Source CNBC TV18
Shares of ITC Ltd fell to a three-year low in early trade on Thursday after several brokerage firms downgraded the stock and cut target prices following a hike in cigarette excise duty announced in the latest government policy move. The sharp reaction reflects growing concerns over the impact of higher taxes on the company’s core cigarette business, which remains its biggest profit contributor.
The stock declined sharply on the NSE, extending losses for the third consecutive session, as investors reassessed ITC’s near-term earnings outlook. Analysts warned that the excise duty increase could lead to higher retail prices, potentially dampening volumes in a segment that has already been facing regulatory and taxation pressures.
Multiple brokerages lowered their earnings estimates for ITC, citing margin compression risks and limited ability to fully pass on the tax hike to consumers without affecting demand. Some firms downgraded the stock from “buy” to “hold” or “neutral,” while cutting target prices to factor in slower growth in cigarette volumes and profitability.

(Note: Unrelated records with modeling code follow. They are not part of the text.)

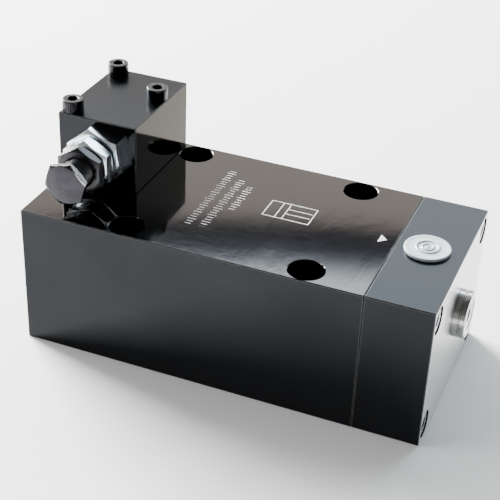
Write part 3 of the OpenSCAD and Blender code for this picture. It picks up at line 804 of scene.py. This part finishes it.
# %% The tree that cuts a thread
def thread_tree():
    tree, given = start_tree("threaded_rod", "Rod", Radius="Float", Length="Float",
                             Pitch="Float", Depth="Float", Runout="Float", Steps="Int")
    rod = fill(add(tree, "GeometryNodeMeshCylinder", fill_type="NGON"), Vertices=72,
               Side_Segments=given["Steps"], Radius=given["Radius"], Depth=given["Length"])
    place = tree.nodes.new("GeometryNodeInputPosition").outputs[0]
    x, y, z = split(tree, place)
    angle = calc(tree, "DIVIDE", calc(tree, "ARCTAN2", y, x), 2 * math.pi)
    phase = calc(tree, "FRACT", calc(
        tree, "SUBTRACT", calc(tree, "DIVIDE", z, given["Pitch"]), angle))
    flank = calc(tree, "ABSOLUTE", calc(tree, "SUBTRACT", phase, 0.5))
    groove = remap(tree, flank, 0.06, 0.42, 1, 0)
    half = calc(tree, "MULTIPLY", given["Length"], 0.5)
    from_end = calc(tree, "SUBTRACT", half, calc(tree, "ABSOLUTE", z))
    fade_in = remap(tree, from_end, 0, given["Runout"], 0, 1, smooth=True)
    chamfer = calc(tree, "MULTIPLY", calc(tree, "SUBTRACT", 1.0, fade_in), 0.8)
    cut = calc(tree, "MAXIMUM", calc(tree, "MULTIPLY", groove, fade_in), chamfer)
    inwards = calc(tree, "MULTIPLY", cut, given["Depth"])
    outwards = vector_calc(tree, "NORMALIZE", vector_calc(tree, "MULTIPLY", place, (1, 1, 0)))
    push = add(tree, "ShaderNodeVectorMath", operation="SCALE")
    put(push.inputs[0], outwards)
    put(push.inputs["Scale"], calc(tree, "MULTIPLY", inwards, -1.0))
    shaped = fill(add(tree, "GeometryNodeSetPosition"), Geometry=rod.outputs["Mesh"],
                  Offset=push.outputs["Vector"])
    return end_tree(tree, shaped.outputs[0], given["Finish"])


threaded_rod = thread_tree()
print("tree", threaded_rod.name)

# %% The adjusting screw's thread
SHANK_R = 6.0
HEAD_L = 2.6
PITCH = 1.0
shank_from = screw_low.y + (HEAD_L - 0.3) * MM
shank_to = screw_high.y
shank_length = shank_to - shank_from
thread = grow("adjusting_thread", threaded_rod, points_mesh("thread_carrier", [(0, 0, 0)]),
              Radius=SHANK_R * MM, Length=shank_length, Pitch=PITCH * MM, Depth=0.55 * MM,
              Runout=1.2 * MM, Steps=int(shank_length / MM * 10),
              Finish=finishes["black_oxide"]["material"])
middle_y = (shank_from + shank_to) / 2
settle(thread, Matrix.Translation((VALVE_AXIS_X, middle_y, VALVE_AXIS_Z)) @ TOWARDS_FRONT)
shade(thread, 50)
dress(thread, finishes["black_oxide"], "adjusting_screw", "black_oxide")

# %% [markdown]
# ## Hexagons with a turned chamfer
# A nut is a hexagon whose corners were turned off on a lathe, which leaves a curved edge on
# every flat. Here the smaller of two radii is taken at every angle: that of the hexagon and
# that of the cone. Many thin rings in the chamfer give the curve, and the same rule serves
# the screw's head and the two nuts.

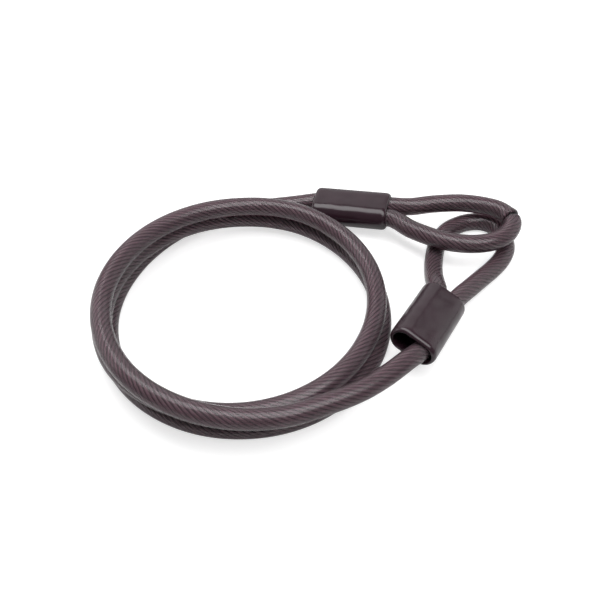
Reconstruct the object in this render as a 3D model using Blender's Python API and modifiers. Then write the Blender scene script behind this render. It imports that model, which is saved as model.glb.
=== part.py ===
"""Looped security cable: one sheathed wire rope, coiled, with a crimped eye at each end."""
import math

import bmesh
import bpy
import numpy as np
from mathutils import Matrix, Vector

# ---- driving dimensions, in metres ------------------------------------------
ROPE_DIAMETER = 0.008           # bare steel wire rope
ROPE_CLEARANCE = 0.00035        # rope to sheath bore, and rope to ferrule bore
SHEATH_WALL = 0.00165           # PVC round the rope
SEAT_GAP = 0.0003               # between faces that meet
SIDE_GAP = 0.0006               # between the two legs of an eye

FERRULE_LENGTH = 0.028
COVER_LENGTH = 0.052
COVER_WALL = 0.0023
COVER_OVERHANG = 0.004          # cover past the ferrule on the eye side
COVER_ROUNDING = 0.0016
FERRULE_ROUNDING = 0.0008
TAIL_OVERHANG = 0.0015          # cut rope end past the ferrule
LEG_STRAIGHT = 0.006            # an eye's leg runs straight out of its ferrule

FLOOR_CUT = 0.1                 # share of the cable's diameter pressed flat on the floor
REST_HEIGHT = 0.0048            # centre height of the cable where it lies on the floor

# ---- places are given from the coil's centre on the floor --------------------
COIL_CENTRE = (-0.0483, -0.0071, 0.0)   # seen from the middle of the whole object's footprint

# ---- where the two covers lie: centre of the mouth, heading and rise --------
COVER_A_MOUTH = (0.0471, 0.0951, 0.0093)
COVER_A_HEADING = math.radians(-14.3)
COVER_A_RISE = math.radians(6.0)
COVER_A_ROLL = math.radians(0.0)
COVER_B_MOUTH = (0.0999, -0.0391, 0.0206)
COVER_B_HEADING = math.radians(60.0)
COVER_B_RISE = math.radians(-9.0)
COVER_B_ROLL = math.radians(18.0)

# ---- the coil: one station each twelfth of a turn, clockwise from above -----
COIL_START = math.radians(303.7)     # direction of the first station
STATIONS_A_TURN = 12
LOOP_POINTS = 24
COIL_STATIONS = (                    # radius and centre height, in millimetres
    (93.5, 23.5), (89.5, 26.5), (87.0, 30.5), (83.0, 30.5), (79.0, 30.5), (74.5, 30.5),
    (73.5, 28.0), (77.0, 24.0), (82.0, 21.5), (84.5, 18.0), (83.5, 17.0), (81.0, 16.5),
    (80.0, 17.0), (80.5, 17.5), (82.0, 18.0), (83.5, 17.5), (81.5, 17.5), (78.0, 17.5),
    (77.0, 15.5), (80.0, 11.0), (84.0, 8.0), (86.5, 5.0), (87.0, 4.8), (86.5, 4.8),
    (84.5, 4.8), (82.0, 4.8), (81.0, 4.8), (81.0, 4.8), (81.0, 4.8), (82.0, 4.8),
    (86.5, 5.5), (94.0, 6.5),
)
LEAD_B_POINTS = (                    # from cover B's mouth to the first station
    (97.2, -47.1, 20.7), (84.3, -58.5, 21.5), (69.5, -69.0, 22.3),
)
LEAD_A_POINTS = (                    # from the last station to cover A's mouth
    (12.5, 95.0, 7.5), (30.0, 96.5, 8.5),
)

# ---- the eyes: points chosen along each loop, in millimetres ----------------
# Across the floor they are given from the mouth of the eye's cover, and upward from the floor.
EYE_POINT_SPACING = 0.0075
EYE_A_POINTS = (                     # from the near leg round the tip to the far leg
    (55.9, -23.6, 15.5), (63.4, -32.1, 16.5), (75.9, -40.6, 17.5), (86.4, -45.6, 18.0),
    (101.4, -47.6, 18.0), (115.9, -45.1, 18.0), (125.9, -38.1, 18.0), (131.4, -27.1, 18.0),
    (127.4, -17.1, 18.0), (117.4, -11.1, 18.0), (99.9, -7.6, 18.0), (80.9, -8.1, 17.5),
    (65.4, -9.6, 16.5),
)
EYE_B_POINTS = (                     # from the right leg round the tip to the left leg
    (37.1, 49.6, 9.5), (44.1, 57.1, 8.0), (52.6, 66.1, 6.5), (62.1, 76.1, 5.0),
    (69.6, 85.1, 4.8), (74.6, 95.1, 4.8), (75.1, 106.1, 4.8), (72.1, 116.1, 4.8),
    (64.1, 121.6, 4.8), (54.1, 121.6, 4.8), (45.1, 118.1, 4.8), (36.6, 111.6, 4.8),
    (29.1, 99.1, 4.8), (24.6, 82.1, 5.5), (22.6, 67.6, 8.5), (22.1, 58.6, 11.5),
)

# ---- sizes that follow -------------------------------------------------------
CABLE_DIAMETER = ROPE_DIAMETER + 2 * (ROPE_CLEARANCE + SHEATH_WALL)   # 12 mm over the PVC
CABLE_RADIUS = CABLE_DIAMETER / 2
ROPE_RADIUS = ROPE_DIAMETER / 2
LEG_OFFSET = CABLE_RADIUS + SIDE_GAP / 2
CAVITY_RADIUS = CABLE_RADIUS + SEAT_GAP
COVER_RADIUS = CAVITY_RADIUS + COVER_WALL
BORE_RADIUS = ROPE_RADIUS + ROPE_CLEARANCE
COIL_SIDES_RESOLUTION = 1
EYE_SIDES_RESOLUTION = 2
EYE_SIDES = 4 + 2 * EYE_SIDES_RESOLUTION   # how many sides that resolution gives a tube
EYE_BORE_RADIUS = BORE_RADIUS / math.cos(math.pi / EYE_SIDES)   # flats clear the rope's corners
ROUND_SIDES = 32
COVER_ROUNDING_STEPS = 3
FERRULE_ROUNDING_STEPS = 2
CURVE_PIECES = 16                    # pieces of each span of a smooth curve
CUT_PAST = 0.002                     # cutters reach this far past what they cut
FLOOR_HEIGHT = REST_HEIGHT - CABLE_RADIUS + FLOOR_CUT * CABLE_DIAMETER
SHARP_ANGLE = 40                     # degrees between faces that keep an edge
BEVELLED_ANGLE = 50                  # degrees between faces that get rounded
WELD_DISTANCE = 0.00001
MILLIMETRE = 0.001
FINE_STEP = 0.001                    # spacing of the points that gaps are measured on
NEIGHBOUR_REACH = 4 * CABLE_DIAMETER  # nearer than this along the route is the same bend


def clear_scene():
    for item in list(bpy.data.objects):
        bpy.data.objects.remove(item, do_unlink=True)


def new_collection(name):
    collection = bpy.data.collections.new(name)
    bpy.context.scene.collection.children.link(collection)
    return collection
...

Cigarettes contribute a significant portion of ITC’s operating profit, despite accounting for a smaller share of overall revenues. Analysts noted that while ITC’s diversified portfolio — including FMCG, hotels, paperboards, and agribusiness — provides some cushion, these segments may not be sufficient in the near term to offset pressure on the cigarette business.

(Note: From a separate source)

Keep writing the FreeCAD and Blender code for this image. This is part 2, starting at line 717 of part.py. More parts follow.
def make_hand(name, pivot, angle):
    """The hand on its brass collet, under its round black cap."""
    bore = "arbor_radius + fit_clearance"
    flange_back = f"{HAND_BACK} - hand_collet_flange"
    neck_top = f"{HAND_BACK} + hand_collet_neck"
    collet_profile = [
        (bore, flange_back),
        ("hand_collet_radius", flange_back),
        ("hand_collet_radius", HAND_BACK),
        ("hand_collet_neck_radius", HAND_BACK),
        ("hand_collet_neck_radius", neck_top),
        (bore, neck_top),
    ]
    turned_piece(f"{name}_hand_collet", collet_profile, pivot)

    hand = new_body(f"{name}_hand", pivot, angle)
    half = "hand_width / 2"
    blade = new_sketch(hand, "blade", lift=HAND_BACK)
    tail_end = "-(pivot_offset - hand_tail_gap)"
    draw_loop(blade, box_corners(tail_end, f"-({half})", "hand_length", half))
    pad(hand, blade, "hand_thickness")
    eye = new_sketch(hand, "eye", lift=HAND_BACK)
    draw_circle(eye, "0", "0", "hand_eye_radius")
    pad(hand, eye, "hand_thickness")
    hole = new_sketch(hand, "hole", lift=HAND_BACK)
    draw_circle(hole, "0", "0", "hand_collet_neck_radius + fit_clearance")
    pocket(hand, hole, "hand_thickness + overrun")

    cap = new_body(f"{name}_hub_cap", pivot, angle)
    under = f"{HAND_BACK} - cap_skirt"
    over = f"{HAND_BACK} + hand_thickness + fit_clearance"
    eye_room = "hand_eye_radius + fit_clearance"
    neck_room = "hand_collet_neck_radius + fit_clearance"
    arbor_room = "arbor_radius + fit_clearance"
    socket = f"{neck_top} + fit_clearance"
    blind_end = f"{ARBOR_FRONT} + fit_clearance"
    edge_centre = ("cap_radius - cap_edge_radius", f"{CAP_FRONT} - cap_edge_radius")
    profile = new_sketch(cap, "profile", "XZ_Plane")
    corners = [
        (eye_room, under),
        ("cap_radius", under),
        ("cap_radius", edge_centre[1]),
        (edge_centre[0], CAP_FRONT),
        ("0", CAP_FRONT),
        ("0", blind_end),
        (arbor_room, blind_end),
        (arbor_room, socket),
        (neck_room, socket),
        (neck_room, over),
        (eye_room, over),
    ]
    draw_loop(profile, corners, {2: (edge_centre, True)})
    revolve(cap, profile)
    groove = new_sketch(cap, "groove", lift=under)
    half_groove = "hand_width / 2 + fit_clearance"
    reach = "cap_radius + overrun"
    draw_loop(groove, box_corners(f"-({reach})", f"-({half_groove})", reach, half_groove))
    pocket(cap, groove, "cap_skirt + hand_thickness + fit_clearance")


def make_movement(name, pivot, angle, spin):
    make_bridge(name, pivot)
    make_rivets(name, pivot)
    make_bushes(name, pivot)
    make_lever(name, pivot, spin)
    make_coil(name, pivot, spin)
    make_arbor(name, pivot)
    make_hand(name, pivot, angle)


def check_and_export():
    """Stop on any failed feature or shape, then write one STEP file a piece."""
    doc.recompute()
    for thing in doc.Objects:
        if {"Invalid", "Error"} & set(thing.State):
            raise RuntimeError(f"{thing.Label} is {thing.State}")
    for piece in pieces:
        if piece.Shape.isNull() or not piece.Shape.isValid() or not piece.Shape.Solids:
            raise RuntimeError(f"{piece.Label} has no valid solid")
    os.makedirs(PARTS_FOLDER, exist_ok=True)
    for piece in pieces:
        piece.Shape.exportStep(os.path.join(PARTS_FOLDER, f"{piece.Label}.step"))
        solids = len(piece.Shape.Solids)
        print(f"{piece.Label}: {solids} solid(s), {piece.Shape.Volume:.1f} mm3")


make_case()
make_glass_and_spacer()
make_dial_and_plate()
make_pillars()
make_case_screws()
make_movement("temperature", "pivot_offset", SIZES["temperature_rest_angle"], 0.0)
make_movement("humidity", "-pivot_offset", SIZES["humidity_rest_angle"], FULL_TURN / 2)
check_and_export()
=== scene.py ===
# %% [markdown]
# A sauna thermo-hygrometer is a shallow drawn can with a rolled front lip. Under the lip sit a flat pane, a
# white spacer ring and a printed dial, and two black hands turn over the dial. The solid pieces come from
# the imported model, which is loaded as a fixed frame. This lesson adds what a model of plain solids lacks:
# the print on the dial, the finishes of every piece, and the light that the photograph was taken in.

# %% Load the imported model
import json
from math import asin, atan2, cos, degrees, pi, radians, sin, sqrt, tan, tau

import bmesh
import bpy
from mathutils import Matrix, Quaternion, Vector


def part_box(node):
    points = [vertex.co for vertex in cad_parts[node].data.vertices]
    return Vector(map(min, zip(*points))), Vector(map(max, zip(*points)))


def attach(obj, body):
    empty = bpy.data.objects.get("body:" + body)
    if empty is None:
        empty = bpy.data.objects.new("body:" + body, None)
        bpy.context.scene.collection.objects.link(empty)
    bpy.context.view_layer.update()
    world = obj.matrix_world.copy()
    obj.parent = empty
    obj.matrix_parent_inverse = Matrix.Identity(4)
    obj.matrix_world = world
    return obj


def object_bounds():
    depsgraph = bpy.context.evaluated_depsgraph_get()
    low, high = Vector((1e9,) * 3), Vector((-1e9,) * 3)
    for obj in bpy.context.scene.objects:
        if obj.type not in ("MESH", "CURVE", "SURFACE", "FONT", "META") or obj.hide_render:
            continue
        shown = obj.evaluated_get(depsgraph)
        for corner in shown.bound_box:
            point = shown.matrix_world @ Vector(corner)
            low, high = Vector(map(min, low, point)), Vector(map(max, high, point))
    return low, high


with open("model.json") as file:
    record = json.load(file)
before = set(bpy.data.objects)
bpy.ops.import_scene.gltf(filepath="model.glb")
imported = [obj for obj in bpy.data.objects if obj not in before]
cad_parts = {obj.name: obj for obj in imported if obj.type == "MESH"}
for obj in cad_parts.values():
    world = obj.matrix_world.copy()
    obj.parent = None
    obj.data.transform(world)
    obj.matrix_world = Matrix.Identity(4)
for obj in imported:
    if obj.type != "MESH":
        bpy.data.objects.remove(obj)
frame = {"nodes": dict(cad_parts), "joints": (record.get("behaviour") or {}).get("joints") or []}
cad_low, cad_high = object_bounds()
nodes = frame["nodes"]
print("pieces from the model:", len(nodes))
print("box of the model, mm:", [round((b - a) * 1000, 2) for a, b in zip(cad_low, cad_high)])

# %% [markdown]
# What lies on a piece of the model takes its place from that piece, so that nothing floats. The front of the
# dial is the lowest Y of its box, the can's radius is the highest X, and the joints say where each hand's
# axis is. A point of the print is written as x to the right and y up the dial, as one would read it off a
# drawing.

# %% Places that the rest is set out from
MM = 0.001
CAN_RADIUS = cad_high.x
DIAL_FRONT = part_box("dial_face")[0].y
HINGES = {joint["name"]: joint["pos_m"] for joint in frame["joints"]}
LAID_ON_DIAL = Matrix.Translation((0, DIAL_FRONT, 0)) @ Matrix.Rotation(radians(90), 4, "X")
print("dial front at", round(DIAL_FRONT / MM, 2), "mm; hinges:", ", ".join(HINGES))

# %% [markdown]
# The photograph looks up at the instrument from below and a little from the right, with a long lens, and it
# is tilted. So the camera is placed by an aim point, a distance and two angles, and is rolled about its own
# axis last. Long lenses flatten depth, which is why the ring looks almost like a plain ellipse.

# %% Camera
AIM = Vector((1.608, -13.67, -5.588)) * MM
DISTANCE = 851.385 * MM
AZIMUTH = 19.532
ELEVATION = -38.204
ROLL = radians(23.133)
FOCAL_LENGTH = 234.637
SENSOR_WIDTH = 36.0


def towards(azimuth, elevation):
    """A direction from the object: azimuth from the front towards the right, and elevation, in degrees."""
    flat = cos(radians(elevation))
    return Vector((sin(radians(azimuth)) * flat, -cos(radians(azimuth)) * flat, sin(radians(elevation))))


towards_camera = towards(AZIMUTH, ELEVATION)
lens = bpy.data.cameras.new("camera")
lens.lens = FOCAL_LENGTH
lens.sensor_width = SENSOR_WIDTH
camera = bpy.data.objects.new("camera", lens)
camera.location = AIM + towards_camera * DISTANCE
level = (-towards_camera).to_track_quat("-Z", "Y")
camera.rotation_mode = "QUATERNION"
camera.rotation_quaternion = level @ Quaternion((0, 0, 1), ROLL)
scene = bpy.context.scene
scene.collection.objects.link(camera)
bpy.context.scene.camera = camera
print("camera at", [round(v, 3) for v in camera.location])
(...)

Market participants also pointed out that frequent policy interventions and taxation changes continue to weigh on investor sentiment toward tobacco stocks. “Any increase in excise duty has a disproportionate impact on valuations, given the sensitivity of volumes and margins,” one analyst said.
ITC management has not yet commented on the latest excise hike. However, in past instances, the company has adopted calibrated price increases and cost-control measures to protect profitability.
Despite the current sell-off, some long-term investors believe ITC’s strong cash flows, high dividend yield, and steady growth in non-cigarette FMCG businesses could provide support at lower levels. For now, however, the stock remains under pressure as markets digest the implications of the excise hike and brokerage downgrades.